Describe your work flow and how writing fits into your daily life?

We have unit PT, work call, etc. Standard stuff. The thing that eats the most into my writing time is the kid’s homework – there’s been a lot written about the amount kids these days get, and it’s all true. I try to get an hour of writing in a day, but usually, I get a couple hours of writing in on an erratic schedule. I get more writing in during the summer when there’s no homework; weekends are almost a no-write zone because I try to focus on family time.

What are you reading, playing, watching or writing right now that you can’t put down?

Because the school requires 20 minutes of reading per day, it’s become “family reading” time, and I’ve finally been able to start knocking books off my pile. I just finished Isaac’s Storm, and am now reading Finest Hours by Michael Tougias and Casey Sherman.

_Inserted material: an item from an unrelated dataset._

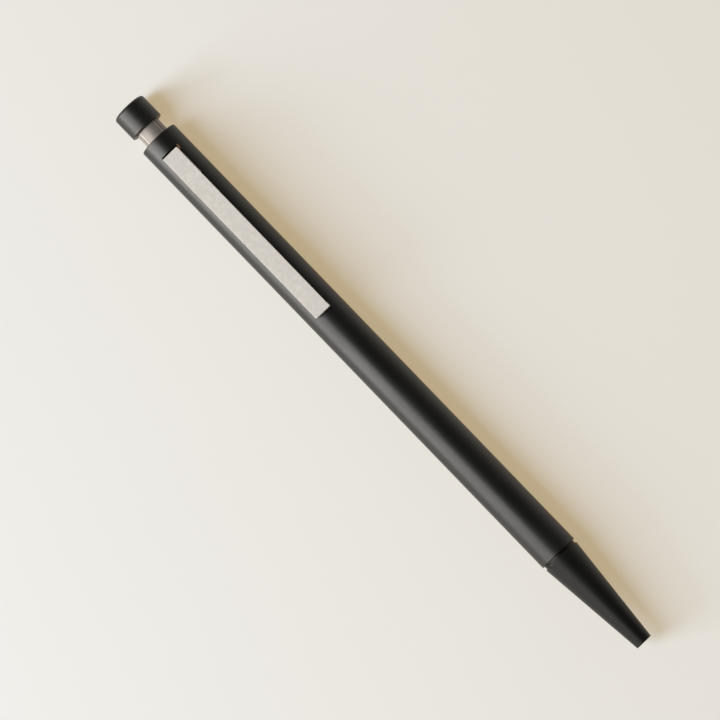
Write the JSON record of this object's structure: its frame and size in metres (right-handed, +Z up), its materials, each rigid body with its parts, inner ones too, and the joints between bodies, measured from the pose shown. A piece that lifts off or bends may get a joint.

I try to balance “light” books with “hard” history, so I’m also reading Rising Sun, Falling Skies by Jeffrey Cox. Next up is The Dead and Those About to Die by John C. McManus, and my buddy Mike McCool’s Sleepernet.

We record stuff during the season and catch up during hiatus, so we’re a full season behind on Madam Secretary, Gotham, and Sleepy Hollow, but we’re caught up on Castle and Legends of Tomorrow. Light stuff, mostly; we read a lot and watch TV when we want to turn our brains off for a bit.

I still play “BattleTech” every other weekend; my kids and nephews love “Exploding Kittens” (the version with family-safe artwork) and “Sushi Go!,” I recommend those to other parents. They’ve also taught me how to play the Pokémon card game, so I tag along with them on league Sundays and run a “Snorlax attack deck.” Apparently, from what the local experts tell me, I might be the only person in the world running said deck at league events. I’m surprisingly OK with this.